Centre of Excellence Structured Emulsions officially opened

Wednesday, 05 March, 2008

Unilever R&D opened the Centre of Excellence Structured Emulsions on Tuesday, designed to develop food innovations, healthier choices and functional foods with the natural goodness of oils.

Based in the Netherlands, with branches in France and the US, the centre hopes to counter the rise in commodity costs by using alternative ingredients and novel product structuring techniques.

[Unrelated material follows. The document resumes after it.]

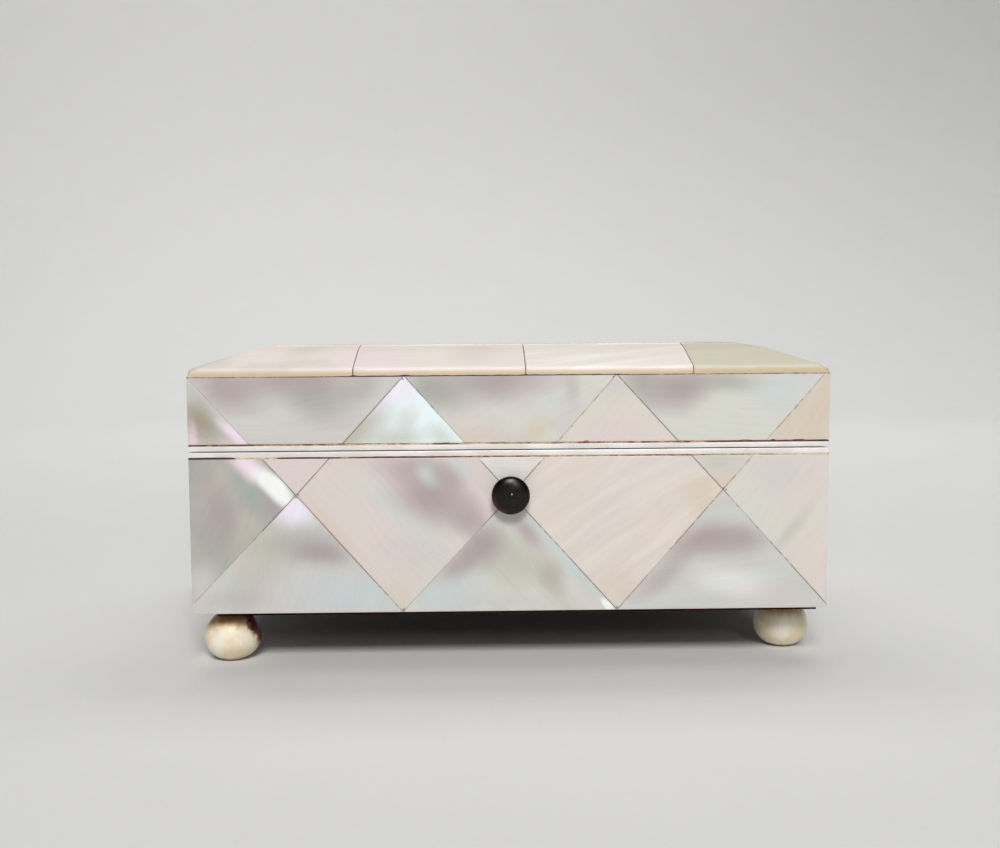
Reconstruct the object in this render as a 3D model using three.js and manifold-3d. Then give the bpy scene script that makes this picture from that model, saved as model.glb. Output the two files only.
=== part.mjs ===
// A mother-of-pearl needle case: a small wooden box veneered with pearl tiles, on four ball feet,
// with a bevelled lid that lifts off over a lip, white metal edging where lid and base meet,
// and a black turned knob on the front.
//
// Millimetres, +Z up, the front faces -Y. The origin is on the table, under the middle of the whole.

import * as THREE from "three";
import { mergeVertices } from "three/addons/utils/BufferGeometryUtils.js";
import Module from "manifold-3d";

const wasm = await Module();
wasm.setup();

// Outer size of the box, over the pearl
const boxLength = 84;
const boxDepth = 56;

// Heights, from the table up
const footHeight = 6.7;
const boardReveal = 0.5; // how far the bottom board shows under the pearl
const basePearlHeight = 20.7;
const lidPearlHeight = 9.05;
const lidRise = 4.05; // from the lid's edge to its flat top

// Pearl tiles
const pearlThickness = 1.0;
const pearlJoint = 0.16; // between two tiles
const pearlBacking = 0.4; // what joins the tiles of the sides and of the back
const latticeSquare = 28; // width of one square of the diamond lattice
const cornerWear = 0.6; // off the front's lower left corner
const glueLine = 0.1; // behind the tiles and between the boards
const edgingGlue = 0.25; // between the tiles and the white metal

// How far the front's joints stray from an even lattice, across and up, from left to right
const frontStray = {
  top: [[0, 0], [0.2, 0], [0, 0], [-0.5, 0]],
  middle: [[-0.1, 0.05], [0.15, -0.15], [0.05, 0.3]],
  bottom: [[0, 1.2], [-0.3, 0], [0.05, 0], [0, 0.4]],
};

// Wood
const wallThickness = 2.4;
const bottomThickness = 1.8;
const bottomInset = 1.1; // of the bottom board from the box's faces
const bottomLeftInset = 3.0; // the board is short on this side
const lidBoardThickness = 1.8; // at the lid's edge
const lipThickness = 1.1;
const lipHeight = 2.0; // above the base's edging
const lidClearance = 0.15; // between the lip and the lid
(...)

The centre will aim to develop world-class capabilities in the areas of fat technology (fat modification and crystallisation) and emulsification (protein and water structuring, emulsion formulation and process). It will also host the European packaging technology centre with a technology and material focus on tubs, pots and glass packaging.

"With the opening of our Centre of Excellence Structured Emulsions, we are establishing a world-class R&D capability that will lead to more winning innovations across the globe," said Carla Hilhorst, director of the centre.

"With R&D experts from 20 countries, we have a deep expertise and a wide perspective which will allow us to deliver taste, health and convenience for consumers around the world."

The centre opening ended with the unveiling of the world's highest emulsifier sculpture, measuring more than 3 m high and weighing 10 t. The sculpture symbolises the ambition for the centre to be the "world champion in structured emulsions and their applications in tasty, healthy and convenient foods".